_What is required_
Using the records that appear below, write out exactly the lines from the one with "battery_plate();" through the one with "if empty is", keeping both end lines.

_CAD and scene scripts_
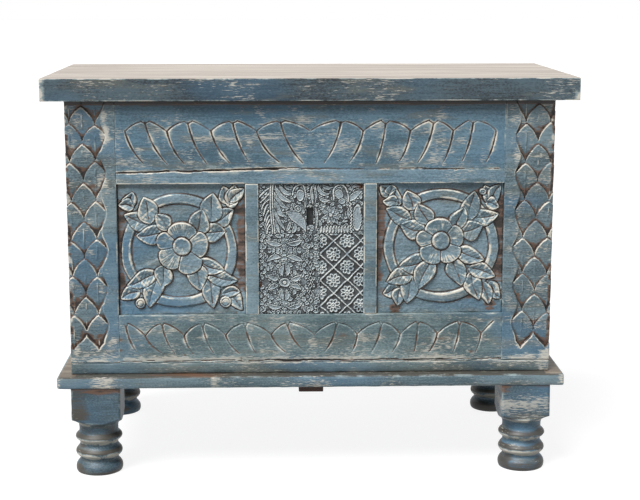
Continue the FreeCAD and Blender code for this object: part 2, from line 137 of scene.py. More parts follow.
def rubbed_paint(name, grain, dark=blue_dark, light=blue_light, dusting=0.6, fresh=0.4):
    """Chalky blue paint over cream on brown wood: matt, mottled and streaked along the
    grain, rubbed through to cream on ridges and edges, dark and bare down in the cuts. One
    dark coat is old dirt in places and painted shade in others, as the mesh gives it."""
    material, shader = new_material(name)
    cloud = grain_noise(material, grain, 150, 60, 2.0)
    tint = grain_noise(material, grain, 240, 110, 1.0)
    worn = grain_noise(material, grain, 95, 17, 4.0)
    patch = grain_noise(material, grain, 26, 18, 3.0)
    brush = grain_noise(material, grain, 60, 2.6, 3.0)
    scratch = grain_noise(material, grain, 11, 1.2, 4.0)
    speck = grain_noise(material, grain, 3.4, 1.9, 4.0)
    ridge, cut, grime_and_shade, dust = [
        add_node(material, "ShaderNodeAttribute", output="Fac", attribute_name=kept)
        for kept in ("ridge", "cut", "grime_and_shade", "dust")]
    tone = sway(material, sway(material, cloud, brush, 0.7), speck, 1.0)
    dirt_and_shade_amount = sway(material, grime_and_shade, brush, 1.2)
    flecks = add_node(material, "ShaderNodeMath",
                      {0: dust, 1: 0.22, 2: sway(material, scratch, worn, 0.45)},
                      operation="MULTIPLY_ADD")
    rubbing = patchy(material, patch, 0.38, 0.62, 0.8, 1.0, speck, 1.2)
    rubbed = add_node(material, "ShaderNodeMath", {0: ridge, 1: rubbing}, operation="MULTIPLY")
    baring = patchy(material, worn, 0.4, 0.6, 0.85, 0.8, speck, 0.8)
    bared = add_node(material, "ShaderNodeMath", {0: cut, 1: baring}, operation="MULTIPLY")
    painted = layered(material, dark, [
        (tone, 0.2, 0.8, 1.0, light), (tint, 0.52, 0.66, fresh, blue_fresh),
        (worn, 0.5, 0.66, 0.5, rubbed_grey), (dirt_and_shade_amount, 0.3, 0.8, 0.9, dirt_and_shade_colour),
        (flecks, 0.62, 0.72, dusting, cream), (rubbed, 0.1, 0.45, 0.8, chalk),
        (rubbed, 0.4, 0.75, 0.92, cream), (bared, 0.15, 0.5, 0.9, bare_wood),
        (bared, 0.55, 0.95, 1.0, dark_wood_and_shadow)])
    dress(material, shader, painted, sway(material, scratch, brush, 0.8), 0.4, 0.6)
    material.node_tree.links.new(sway(material, brush, brush, -0.7), shader.inputs["Roughness"])
    return material


def store(mesh, name, values):
    """Keep one number for each vertex in the mesh, for its material to read."""
    kept = mesh.attributes.get(name) or mesh.attributes.new(name, "FLOAT", "POINT")
    kept.data.foreach_set("value", np.asarray(values, dtype=np.float32).ravel())


def vertex_places(mesh):
    """The vertices of a mesh as rows of X, Y and Z."""
    places = np.empty(len(mesh.vertices) * 3)
    mesh.vertices.foreach_get("co", places)
    return places.reshape(-1, 3)


def move_vertices(mesh, places):
    """Put the vertices of a mesh in new places."""
    mesh.vertices.foreach_set("co", places.ravel())
    mesh.update()


def add_object(name, data):
    """An object in the scene for a mesh, a light or a camera."""
    made = bpy.data.objects.new(name, data)
    bpy.context.scene.collection.objects.link(made)
    return made


def put_piece(name, work, materials, body="chest", smooth_angle=40):
    """Turn a bmesh into the piece of the chest that stands for the CAD node of that name."""
    mesh = bpy.data.meshes.new(name)
    work.to_mesh(mesh)
    work.free()
    for material in materials:
        mesh.materials.append(material)
    mesh.shade_smooth()
    mesh.set_sharp_from_angle(angle=math.radians(smooth_angle))
    piece = add_object(name, mesh)
    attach(piece, body)
    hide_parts(name)
    return piece


def soft_noise(a, b, size, seed):
    """Smooth noise from 0 to 1 over two lengths in millimetres, with lumps of that size."""
    table = np.random.default_rng(seed).random((97, 97))
    cell_a, cell_b = np.floor(a / size).astype(int), np.floor(b / size).astype(int)
    part_a, part_b = a / size - cell_a, b / size - cell_b
    part_a, part_b = part_a ** 2 * (3 - 2 * part_a), part_b ** 2 * (3 - 2 * part_b)
    corner = [[table[(cell_a + i) % 97, (cell_b + j) % 97] for j in (0, 1)] for i in (0, 1)]
    return ((corner[0][0] * (1 - part_a) + corner[1][0] * part_a) * (1 - part_b)
            + (corner[0][1] * (1 - part_a) + corner[1][1] * part_a) * part_b)


def unit(value):
    """A value held between 0 and 1."""
    return np.clip(value, 0, 1)


leg_profile = [(36.5, 0), (39, 1.2), (40.4, 5), (40.7, 9), (40, 13.5), (37.6, 17.5), (34.8, 20.5),
               (33.3, 23), (33.2, 26), (34.4, 28), (37.4, 30.4), (39.8, 33.6), (40.5, 36.6),
               (39.8, 40), (37.2, 43.6), (34.6, 46.6), (33.2, 49.6), (33, 52.4), (33.6, 55),
               (36, 57.2), (39, 59.6), (40.7, 62.6), (40.2, 65.6), (37.8, 68.6), (35, 71),
               (33.9, 73.4), (33.7, 78), (34.1, 83), (35.4, 87), (38.6, 90), (42.5, 92.5),
               (50, 97), (59.3, 101)]
leg_top = 156
block_foot = 101
round_block = 60
leg_rounds = 96
rubbed_heights = (32, 58)
dirty_heights = (41, 67)
leg_paint = rubbed_paint("blue_paint_on_turned_mango_wood", "XY", "#2e3f48", "#607b8a", 0.6, 0.5)


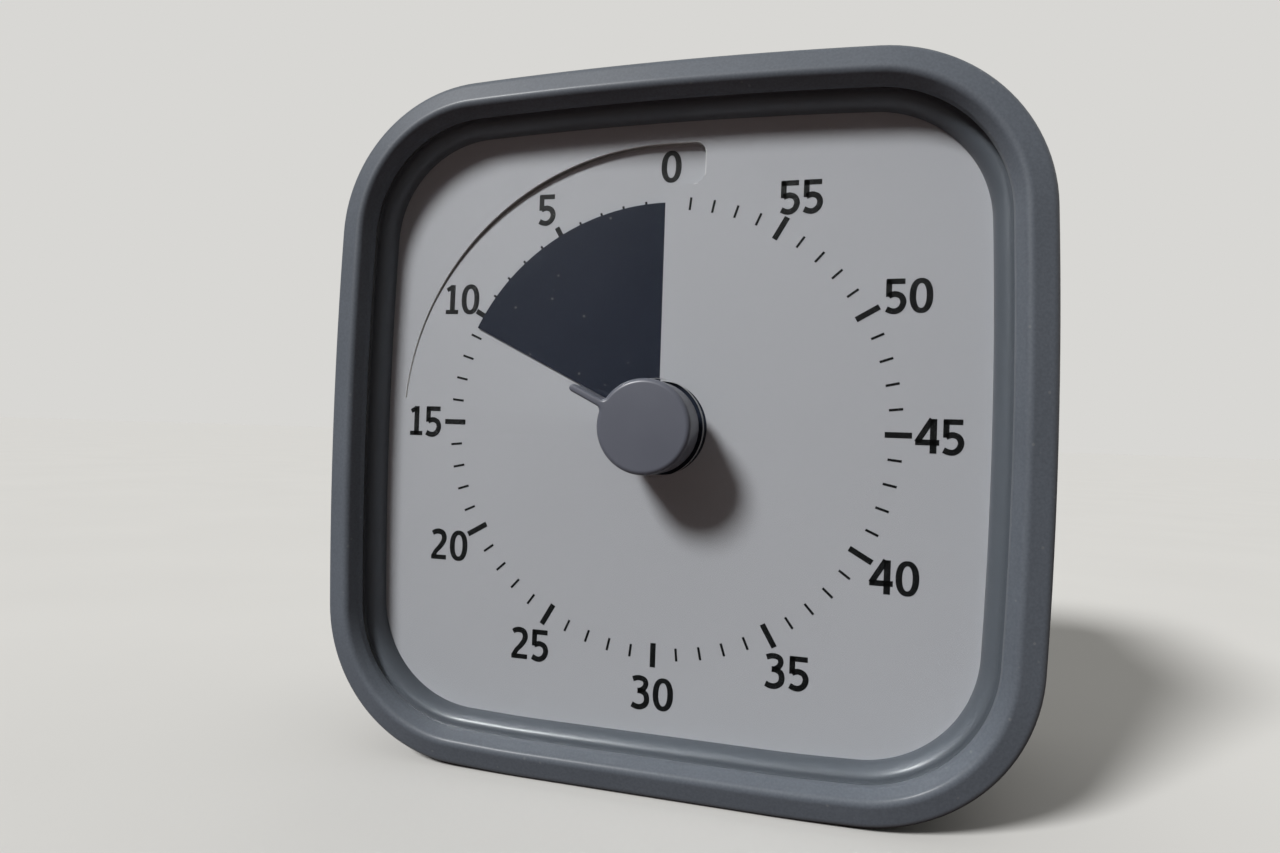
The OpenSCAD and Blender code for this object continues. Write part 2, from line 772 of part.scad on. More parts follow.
// The piezo disc in its ring, behind the holes in the back.
module buzzer() color("goldenrod") upright() translate([buzzer_at.x, buzzer_at.y, 0]) {
    low = panel_z + 2;
    tube(buzzer_r, buzzer_r - 1.2, low, low + 2.6);
    rod(buzzer_r - 1, low + 1.4, low + 1.7);
    rod(buzzer_r - 4, low + 1.6, low + 1.9);
}

module switch_body() color("silver") upright() translate([switch_at.x, switch_at.y, 0]) difference() {
    block([-4.6, -2.1, board_z - 3.2], [4.6, 2.1, board_z]);
    block([-3.5, -1.3, board_z - 4], [3.5, 1.3, board_z - 1]);
}

// The alarm's slide switch, drawn at the end of its travel that turns the sound on.
module switch_slider() color("black") upright() translate([switch_at.x - switch_travel / 2, switch_at.y, 0]) {
    block([-1.7, -1.15, board_z - 3], [1.7, 1.15, board_z - 1.2]);
    difference() {
        block([-1.1, -1.1, panel_z + 0.1], [1.1, 1.1, board_z - 2.9]);
        for (x = [-0.6, 0, 0.6]) block([x - 0.12, -2, panel_z], [x + 0.12, 2, panel_z + 0.35]);
    }
}

module battery() color("orange") upright() translate([cell_end, cell_y, cell_z]) rotate([0, -90, 0]) {
    round = 0.5;
    rotate_extrude() polygon([
        [0, 0], [2.75, 0], [2.75, 1], [cell_d / 2 - round, 1], [cell_d / 2, 1 + round],
        [cell_d / 2, cell_l - round], [cell_d / 2 - round, cell_l], [0, cell_l],
    ]);
}

// The coil spring at the flat end of the cell, with its plate and solder tab.
module battery_spring() color("silver") upright() {
    wall_x = -bay_half.x;
    turns = 4;
    start = wall_x + 0.75;
    rise = cell_end - cell_l - 0.35 - start;
    block([wall_x, cell_y - 5, cell_z - 5], [wall_x + 0.4, cell_y + 5, cell_z + 5]);
    block([wall_x - 2.6, cell_y + 3, -24.6], [wall_x + 0.3, cell_y + 5, -24.2]);
    wire([
        for (i = [0 : 14 * turns])
            let (t = i / (14 * turns), r = 4.2 - 1.6 * t, a = 360 * turns * t)
            [start + rise * t, cell_y + r * cos(a), cell_z + r * sin(a)]
    ], 0.35, [1, 0, 0]);
}

module battery_plate() color("silver") upright() {
    wall_x = bay_half.x;
    block([wall_x - 0.4, cell_y - 5, cell_z - 5], [wall_x, cell_y + 5, cell_z + 5]);
    block([cell_end + 0.05, cell_y - 1.5, cell_z - 1.5], [wall_x - 0.3, cell_y + 1.5, cell_z + 1.5]);
    block([wall_x - 0.3, cell_y + 3, -24.6], [wall_x + 2.6, cell_y + 5, -24.2]);
}

// The battery door turns on pins at its lower edge, which is rounded about the same axis.
module battery_door() color("darkslategray") upright() {
    x = door_half.x;
    difference() {
        union() {
            block([-x, hinge_y, panel_z], [x, cell_y + door_half.y, panel_z + door_t]);
            translate([-x, hinge_y, hinge_z]) rotate([0, 90, 0]) cylinder(r = door_round, h = 2 * x);
            translate([-x - hinge_pin_l, hinge_y, hinge_z]) rotate([0, 90, 0])
                cylinder(r = hinge_pin_r, h = 2 * (x + hinge_pin_l));
            block([-4, cell_y + 6.2, panel_z + 1], [4, cell_y + 7.1, panel_z + 3.4]);
            for (i = [-1 : 1]) translate([0, cell_y + 4.5 * i, panel_z])
                block([-24, -3, 1], [-23, -2, 1.7]);
        }
        for (i = [0 : 3]) block(
            [-6, cell_y + 8 - 1.1 * i, panel_z - 1],
            [6, cell_y + 8.5 - 1.1 * i, panel_z + 0.3]
        );
    }
}

// ---------------------------------------------------------------- fasteners

module case_screws() color("silver") upright() at_corners(post_at, post_at)
    screw(screw_seat, 2.2, 1.5, screw_r, 9.5);

module carrier_screws() color("silver") upright() at_corners(carrier_screw_at.x, carrier_screw_at.y)
    screw(carrier_floor - shelf_t, 1.9, 1.2, 1, 5);

module movement_screws() color("silver") upright() movement_posts()
    screw(cover_z, 1.6, 1, 0.8, 11.5);

module board_screws() color("silver") upright() for (p = board_post_at)
    translate([p.x, p.y, 0]) mirror([0, 0, 1]) screw(-board_z - board_t, 1.8, 1.1, 0.9, 4);

// ---------------------------------------------------------------- leads

module battery_leads() color("firebrick") upright() {
    tab_z = -24.0;
    wire([
        [30.1, -16, tab_z], [31.2, -14, tab_z], [32, -10, -25], [32, -6, -28],
        [31, -3.4, -29.6], [30, -2.6, pad_z + 0.2], [29, -2.2, pad_z],
    ], lead_r);
    wire([
        [-30.1, -16, tab_z], [-31.4, -13, tab_z], [-30, -9, -25], [-24, -6, -27.5],
        [-14, -1, -28.6], [-6, 3.6, -29.2], [-2, 4.8, pad_z + 0.3], [0, 5, pad_z],
    ], lead_r);
}

module buzzer_leads() color("black") upright() for (p = buzzer_pads)
    wire([
        [-9.6, p.y, panel_z + 4.9], [-8.4, p.y, -31], [-6, p.y, -29.6],
        [-3, p.y, -29], [-1, p.y, pad_z + 0.3], [p.x, p.y, pad_z],
    ], lead_r);

module motor_leads() color("royalblue") upright() for (p = motor_pads)
    wire([
        [p.x, motor_at.y + motor_r + 1.9, cover_z - motor_l + 1.6], [p.x, 17.5, -21], [p.x, 20, -23],
        [p.x, 21, -26], [p.x, 20.6, -28.6], [p.x, 20, pad_z],
    ], lead_r);

sleeve();
front_case();
rear_case();
dial_surround();
lens();
dial_face();
dial_carrier();
timer_disk();
disk_collar();
knob();
spindle();
spindle_wheel();
clutch_spring();
retaining_clip();
zero_cam();
idler_wheel();
idler_pin();
motor();
motor_pinion();
movement_plate();
movement_cover();
spindle_bush();
alarm_contacts();
circuit_board();
board_parts();
buzzer();
switch_body();
switch_slider();
battery();
battery_spring();
battery_plate();
battery_door();
case_screws();
carrier_screws();
movement_screws();
board_screws();
battery_leads();
buzzer_leads();
motor_leads();
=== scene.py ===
"""The visible surfaces, finishes, light and camera of a visual countdown timer.

Shapes are worked out in the dial's own frame, in millimetres: x to the right, y up, z out of the
printed face towards the reader, with the knob's axis at the origin. Angles run counter-clockwise
from 12 o'clock, as the minutes do. stand() carries them into the part's frame, in metres.
"""

import json

import bpy
import numpy as np
from bpy.props import FloatProperty, FloatVectorProperty, PointerProperty
from mathutils import Matrix, Vector
from mathutils.geometry import tessellate_polygon


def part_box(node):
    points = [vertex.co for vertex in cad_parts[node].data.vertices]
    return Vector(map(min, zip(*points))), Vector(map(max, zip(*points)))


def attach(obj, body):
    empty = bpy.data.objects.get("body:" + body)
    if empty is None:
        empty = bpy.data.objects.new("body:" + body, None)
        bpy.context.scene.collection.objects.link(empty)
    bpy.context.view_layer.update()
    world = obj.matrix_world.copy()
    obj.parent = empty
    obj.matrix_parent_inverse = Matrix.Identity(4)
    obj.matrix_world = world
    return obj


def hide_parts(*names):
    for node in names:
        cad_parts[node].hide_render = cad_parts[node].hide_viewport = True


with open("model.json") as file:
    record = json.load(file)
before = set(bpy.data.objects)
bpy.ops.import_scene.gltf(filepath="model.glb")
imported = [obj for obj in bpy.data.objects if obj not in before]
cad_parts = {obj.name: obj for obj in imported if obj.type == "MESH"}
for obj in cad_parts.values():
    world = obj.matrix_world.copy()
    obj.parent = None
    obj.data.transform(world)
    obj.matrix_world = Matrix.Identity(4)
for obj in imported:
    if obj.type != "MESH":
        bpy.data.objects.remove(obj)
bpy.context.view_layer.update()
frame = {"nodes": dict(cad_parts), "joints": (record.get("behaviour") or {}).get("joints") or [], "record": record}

bl_info = {
    "name": "Visual countdown timer",
    "version": (1, 0, 0),
    "blender": (4, 5, 0),
    "location": "3D View > Sidebar > Timer",
    "description": "Builds the visible surfaces, finishes and studio of a visual countdown timer",
    "category": "Add Mesh",
}

MM = 0.001
KNOB_TURN = next(joint for joint in frame["joints"] if joint["name"] == "knob_turn")
KNOB_AXIS = KNOB_TURN["pos_m"]
SET_ANGLE = -KNOB_TURN["range_deg"][0]
DIAL_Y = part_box("dial_face")[0].y
HALF_WIDTH = (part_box("sleeve")[1].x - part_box("sleeve")[0].x) / 2 / MM
DEGREES_A_MINUTE = 6
SHARP = 35.0  # degrees


def level(y):
    """Height above the dial, in millimetres, of a plane of the part's frame."""
    return (DIAL_Y - y) / MM


# ---------------------------------------------------------------- arrays and meshes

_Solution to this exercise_
battery_plate();
battery_door();
case_screws();
carrier_screws();
movement_screws();
board_screws();
battery_leads();
buzzer_leads();
motor_leads();
=== scene.py ===
"""The visible surfaces, finishes, light and camera of a visual countdown timer.

Shapes are worked out in the dial's own frame, in millimetres: x to the right, y up, z out of the
printed face towards the reader, with the knob's axis at the origin. Angles run counter-clockwise
from 12 o'clock, as the minutes do. stand() carries them into the part's frame, in metres.
"""

import json

import bpy
import numpy as np
from bpy.props import FloatProperty, FloatVectorProperty, PointerProperty
from mathutils import Matrix, Vector
from mathutils.geometry import tessellate_polygon


def part_box(node):
    points = [vertex.co for vertex in cad_parts[node].data.vertices]
    return Vector(map(min, zip(*points))), Vector(map(max, zip(*points)))


def attach(obj, body):
    empty = bpy.data.objects.get("body:" + body)
    if empty is None:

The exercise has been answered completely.